Task brief:
Output the full listing word for word.

Dataset section:
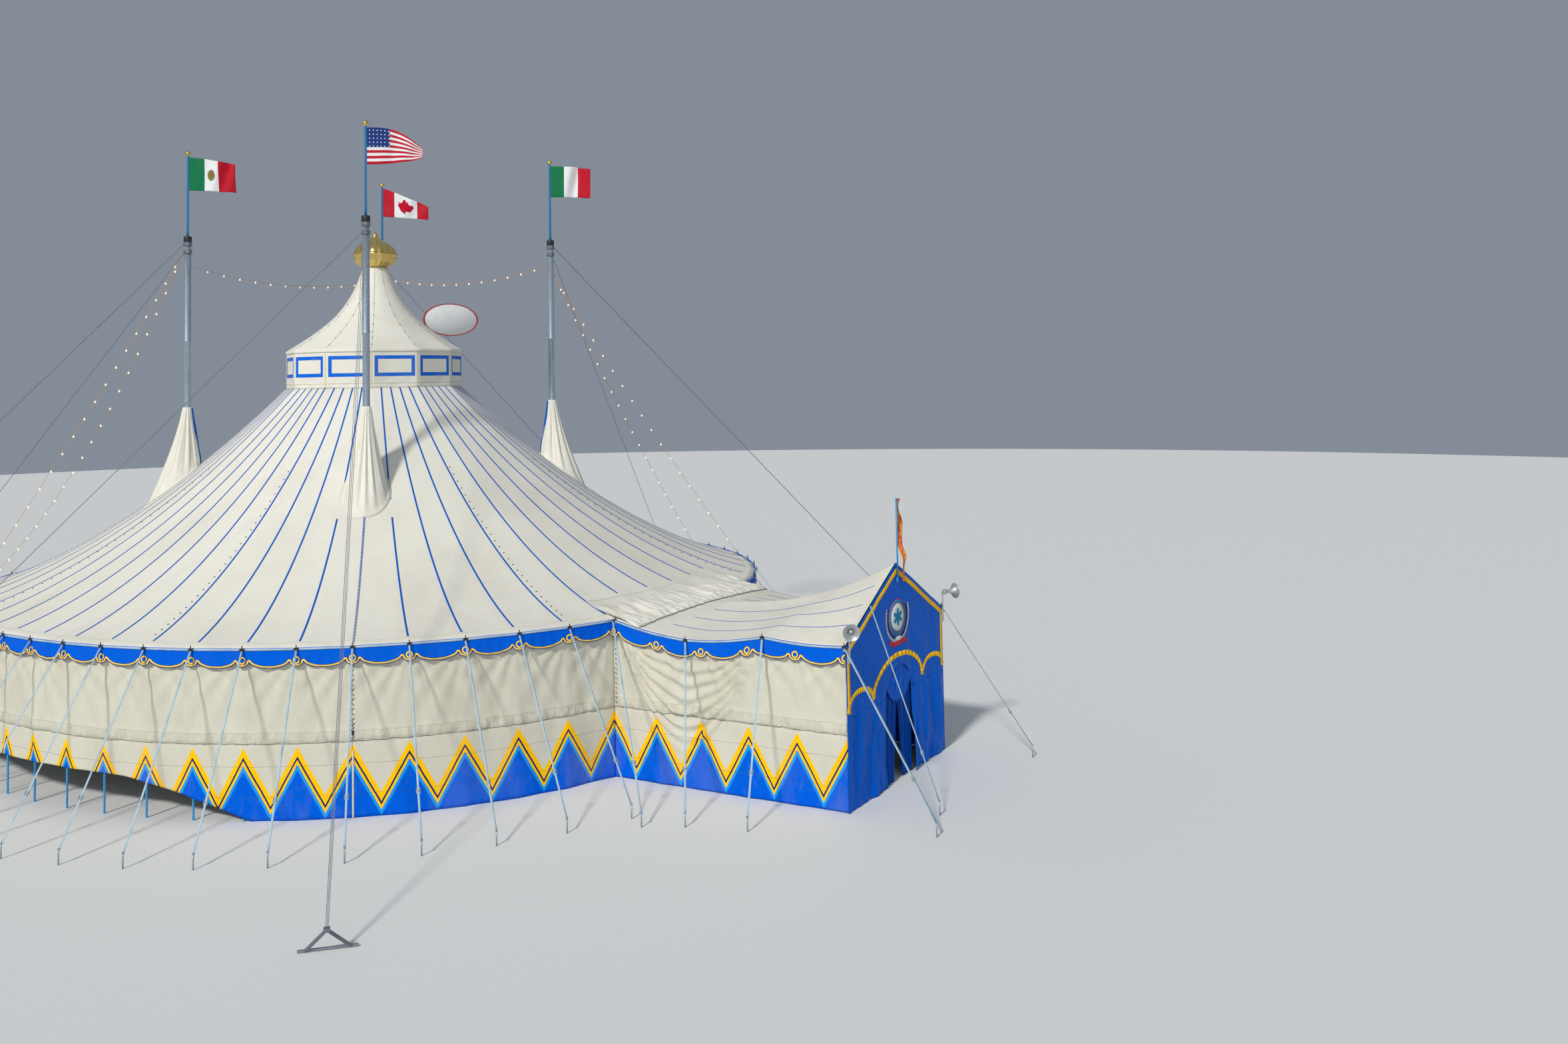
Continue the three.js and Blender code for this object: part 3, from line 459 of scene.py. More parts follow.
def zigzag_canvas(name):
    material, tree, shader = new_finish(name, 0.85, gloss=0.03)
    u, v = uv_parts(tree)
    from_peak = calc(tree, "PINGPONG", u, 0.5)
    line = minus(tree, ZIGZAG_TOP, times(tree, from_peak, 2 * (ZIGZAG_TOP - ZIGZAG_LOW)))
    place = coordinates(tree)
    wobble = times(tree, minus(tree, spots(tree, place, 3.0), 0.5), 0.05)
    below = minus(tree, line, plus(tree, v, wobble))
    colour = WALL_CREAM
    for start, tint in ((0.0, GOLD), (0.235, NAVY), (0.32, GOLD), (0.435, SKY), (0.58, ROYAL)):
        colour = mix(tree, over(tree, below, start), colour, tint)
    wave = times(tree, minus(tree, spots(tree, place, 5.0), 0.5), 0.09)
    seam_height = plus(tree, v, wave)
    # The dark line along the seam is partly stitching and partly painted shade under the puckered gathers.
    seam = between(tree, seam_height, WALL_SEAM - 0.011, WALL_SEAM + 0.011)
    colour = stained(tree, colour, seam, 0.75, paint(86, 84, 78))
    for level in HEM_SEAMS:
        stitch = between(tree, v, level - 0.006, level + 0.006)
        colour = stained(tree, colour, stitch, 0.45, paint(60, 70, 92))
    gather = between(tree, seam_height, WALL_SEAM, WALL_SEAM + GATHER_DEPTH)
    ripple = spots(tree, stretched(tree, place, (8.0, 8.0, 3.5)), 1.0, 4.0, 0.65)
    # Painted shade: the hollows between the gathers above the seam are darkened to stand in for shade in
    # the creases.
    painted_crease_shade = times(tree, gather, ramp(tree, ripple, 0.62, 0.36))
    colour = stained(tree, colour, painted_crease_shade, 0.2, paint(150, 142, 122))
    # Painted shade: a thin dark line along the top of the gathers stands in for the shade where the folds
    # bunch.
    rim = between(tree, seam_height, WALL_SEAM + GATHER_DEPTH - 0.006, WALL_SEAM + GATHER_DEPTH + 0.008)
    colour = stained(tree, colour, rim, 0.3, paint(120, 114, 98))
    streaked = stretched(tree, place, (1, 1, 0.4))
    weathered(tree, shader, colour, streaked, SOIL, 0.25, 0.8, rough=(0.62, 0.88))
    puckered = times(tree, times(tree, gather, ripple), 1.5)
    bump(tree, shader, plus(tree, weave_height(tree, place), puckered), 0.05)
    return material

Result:
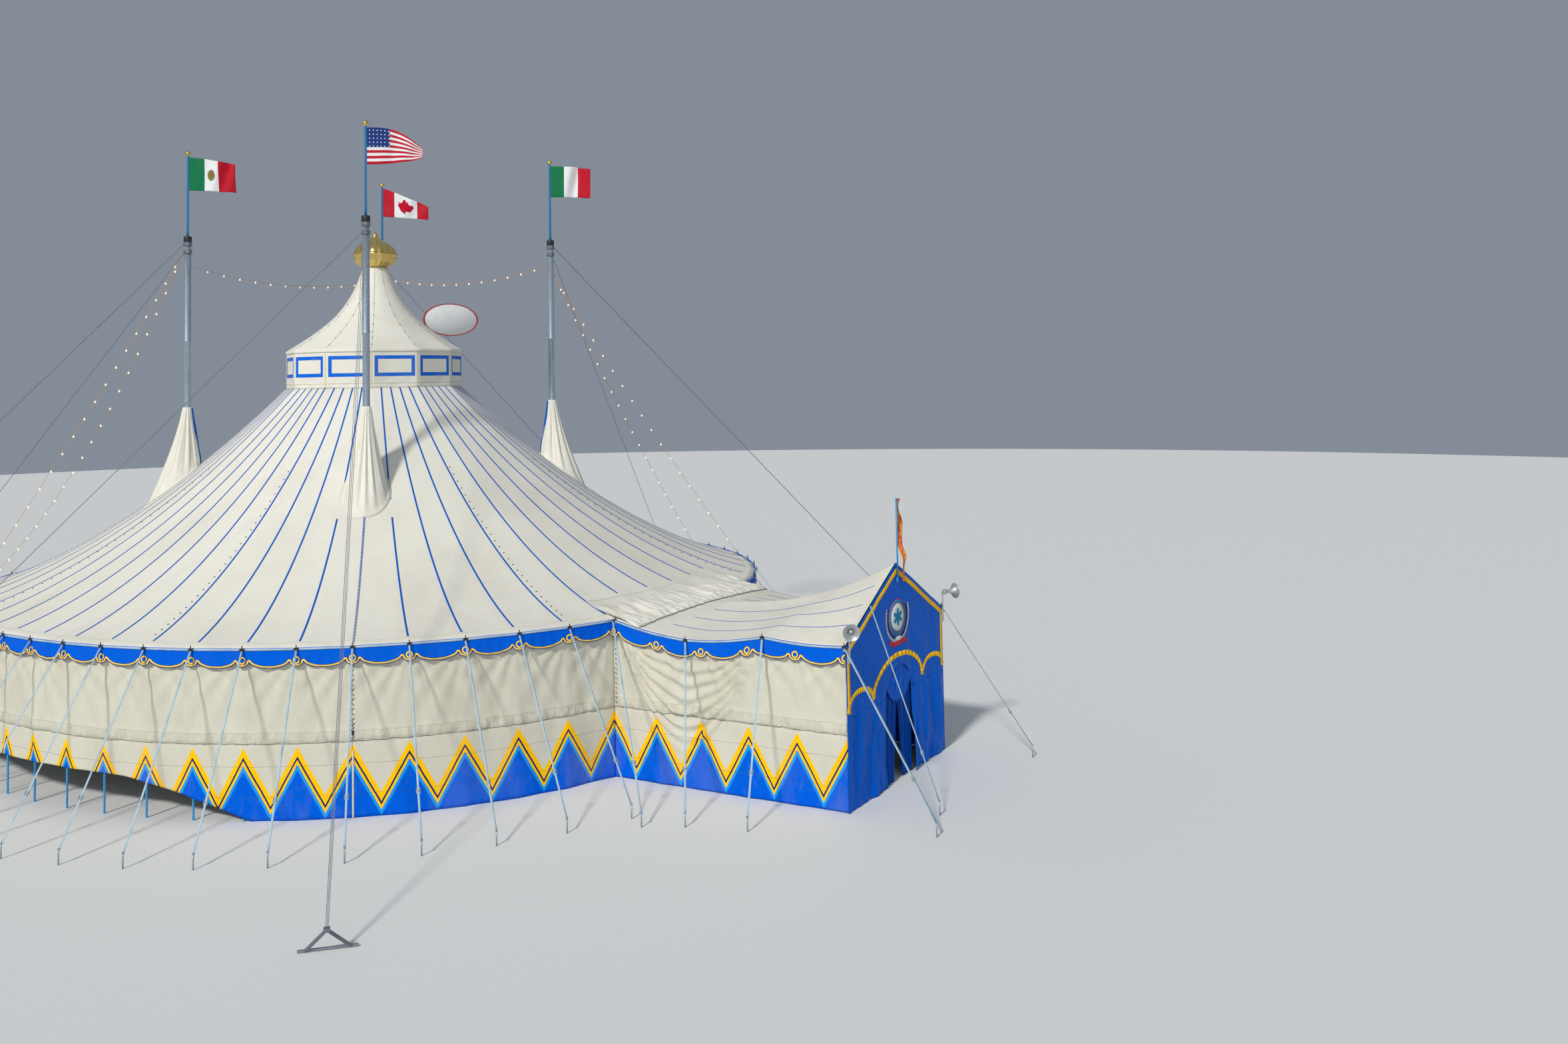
Continue the three.js and Blender code for this object: part 3, from line 459 of scene.py. More parts follow.
def zigzag_canvas(name):
    material, tree, shader = new_finish(name, 0.85, gloss=0.03)
    u, v = uv_parts(tree)
    from_peak = calc(tree, "PINGPONG", u, 0.5)
    line = minus(tree, ZIGZAG_TOP, times(tree, from_peak, 2 * (ZIGZAG_TOP - ZIGZAG_LOW)))
    place = coordinates(tree)
    wobble = times(tree, minus(tree, spots(tree, place, 3.0), 0.5), 0.05)
    below = minus(tree, line, plus(tree, v, wobble))
    colour = WALL_CREAM
    for start, tint in ((0.0, GOLD), (0.235, NAVY), (0.32, GOLD), (0.435, SKY), (0.58, ROYAL)):
        colour = mix(tree, over(tree, below, start), colour, tint)
    wave = times(tree, minus(tree, spots(tree, place, 5.0), 0.5), 0.09)
    seam_height = plus(tree, v, wave)
    # The dark line along the seam is partly stitching and partly painted shade under the puckered gathers.
    seam = between(tree, seam_height, WALL_SEAM - 0.011, WALL_SEAM + 0.011)
    colour = stained(tree, colour, seam, 0.75, paint(86, 84, 78))
    for level in HEM_SEAMS:
        stitch = between(tree, v, level - 0.006, level + 0.006)
        colour = stained(tree, colour, stitch, 0.45, paint(60, 70, 92))
    gather = between(tree, seam_height, WALL_SEAM, WALL_SEAM + GATHER_DEPTH)
    ripple = spots(tree, stretched(tree, place, (8.0, 8.0, 3.5)), 1.0, 4.0, 0.65)
    # Painted shade: the hollows between the gathers above the seam are darkened to stand in for shade in
    # the creases.
    painted_crease_shade = times(tree, gather, ramp(tree, ripple, 0.62, 0.36))
    colour = stained(tree, colour, painted_crease_shade, 0.2, paint(150, 142, 122))
    # Painted shade: a thin dark line along the top of the gathers stands in for the shade where the folds
    # bunch.
    rim = between(tree, seam_height, WALL_SEAM + GATHER_DEPTH - 0.006, WALL_SEAM + GATHER_DEPTH + 0.008)
    colour = stained(tree, colour, rim, 0.3, paint(120, 114, 98))
    streaked = stretched(tree, place, (1, 1, 0.4))
    weathered(tree, shader, colour, streaked, SOIL, 0.25, 0.8, rough=(0.62, 0.88))
    puckered = times(tree, times(tree, gather, ripple), 1.5)
    bump(tree, shader, plus(tree, weave_height(tree, place), puckered), 0.05)
    return material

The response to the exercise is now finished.